The path was narrow and heavily overgrown in places, but still reasonably discernible, indicating it had once been in regular use. So it could lead eventually to a hamlet or at least another house where there might be a telephone.
She tried to maintain a steady pace but it wasn’t easy with all the fallen branches and f
oliage underfoot, or with the ill-fitting shoes she was wearing. She could almost feel the blisters springing up.
In spite of the shade, it was hot, and she was already growing thirsty. Pity there’d been no bottled water in the storeroom, she mused, wondering how soon she’d find some sign of human habitation. She seemed to have been walking for at least an hour or more, but without her watch, how could she tell? Yet surely the sun was considerably lower than it had been when she set out?
But she’d find water soon, she assured herself. There were bound to be streams feeding the river she’d seen in the valley, and she’d just have to risk their purity.
She couldn’t, however, estimate her progress. She was no great judge of area, and these woods could well spread for acres.
There’d been plenty of woodland walks near her home when she was a child, but none of them like this. The trunks of the trees were thick and twisted, like something from an Arthur Rackham illustration. She could almost imagine gnarled arms emerging to seize her as they’d done in a scary Disney version of ‘Snow White’ she’d watched when she was little.
Shut down the imagination and stick to practicalities, she adjured herself. They’re just trees. The real nightmare is behind you. And you can’t be caught and taken back—for every kind of reason.

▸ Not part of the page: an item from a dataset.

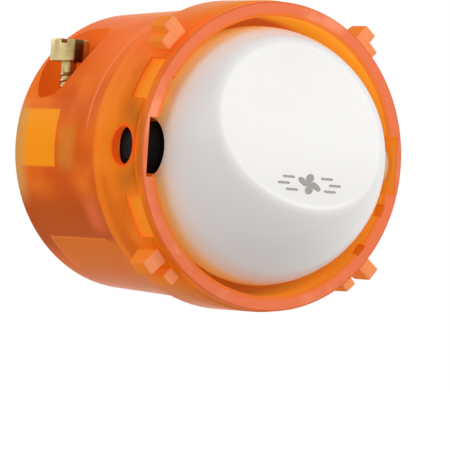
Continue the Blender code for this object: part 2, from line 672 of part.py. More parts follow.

The forest was full of noises too: the whisper of leaves above her in the faint breeze, the rustling sounds in the bushes that flanked her path indicating the unseen presence of what she hoped were very small and friendly animals, and the shrill calling of birds which ceased abruptly at her approach.
Like a tracking device, she thought, with a faint grimace, easing her shoulders inside the stiff constriction of the linen.
And then she heard another noise, louder and more alien than anything else around her. The sound of an approaching helicopter.